» **Aim**
Go through the listing beneath this task and return every line that carries the string "joints".

## start Dataset content

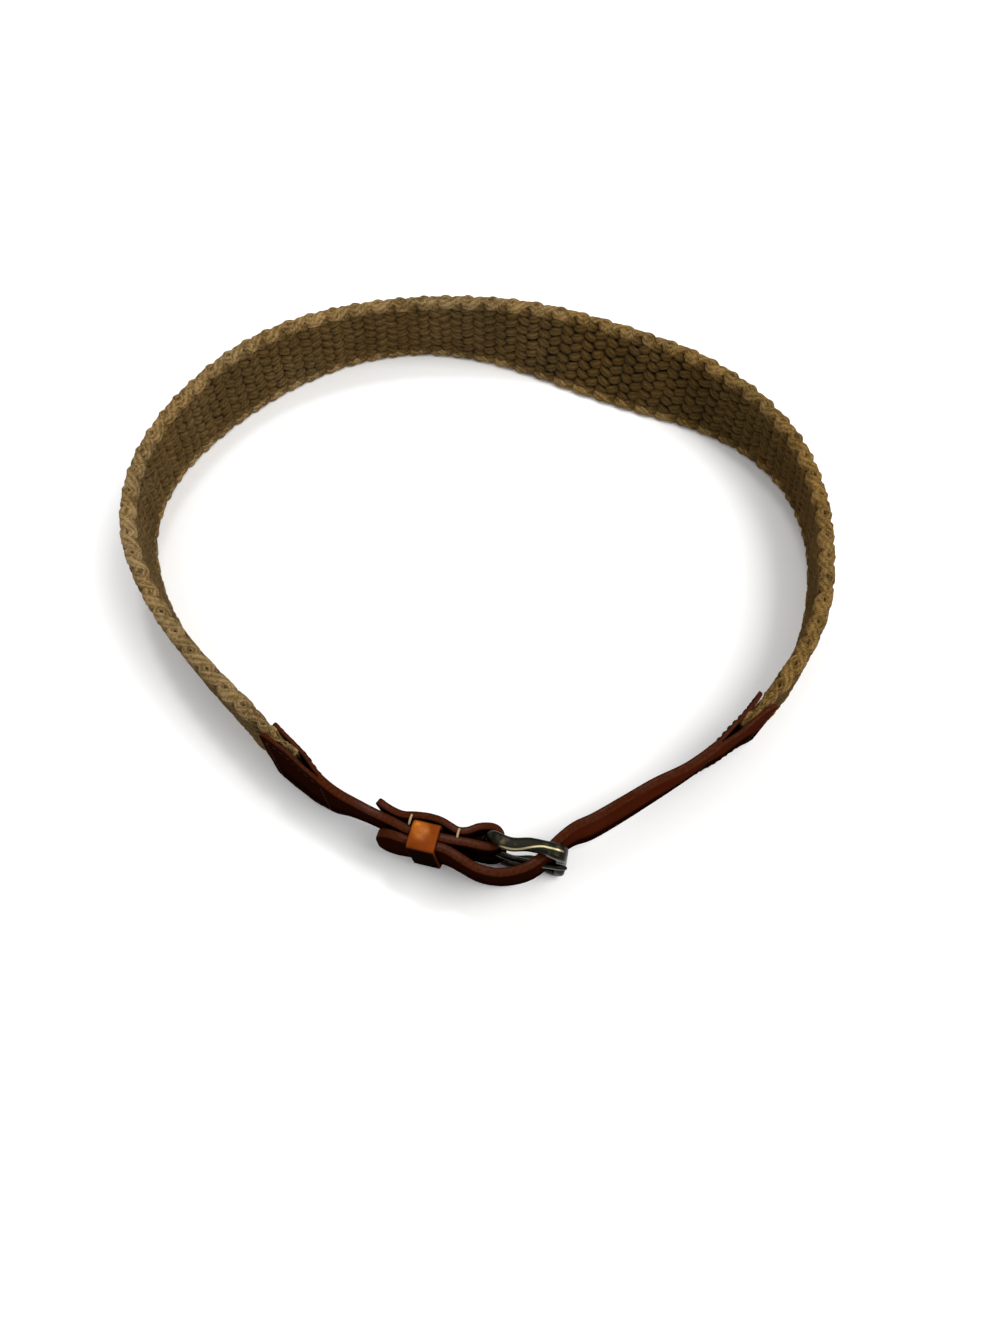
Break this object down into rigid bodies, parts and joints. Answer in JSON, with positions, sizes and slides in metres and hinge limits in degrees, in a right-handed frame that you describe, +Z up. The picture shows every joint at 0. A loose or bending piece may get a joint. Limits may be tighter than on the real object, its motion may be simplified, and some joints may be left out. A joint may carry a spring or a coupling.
{
  "type": "woven belt",
  "caption": "Fastened waist belt with a woven cord band, leather ends, a single-prong buckle and a leather keeper, standing on its edge.",
  "frame": {"origin": "centre of the belt's bounding box in plan, on the floor it stands on", "axes": "+X to the right seen from the buckle side, +Y from the buckle to the back of the waist, +Z up across the belt's width"},
  "size_m": [0.31, 0.2956, 0.038],
  "materials": {
    "cord": "matte",
    "leather": "satin",
    "keeper_leather": "satin",
    "antique_brass": "antique"
  },
  "bodies": {
    "root": {"woven_band": "cord", "buckle_tab": "leather", "billet_tab": "leather", "buckle_frame": "antique_brass", "prong": "antique_brass", "keeper": "keeper_leather"}
  },
  "joints": []
}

## end Dataset content

» **Answer to this task**
Break this object down into rigid bodies, parts and joints. Answer in JSON, with positions, sizes and slides in metres and hinge limits in degrees, in a right-handed frame that you describe, +Z up. The picture shows every joint at 0. A loose or bending piece may get a joint. Limits may be tighter than on the real object, its motion may be simplified, and some joints may be left out. A joint may carry a spring or a coupling.
  "joints": []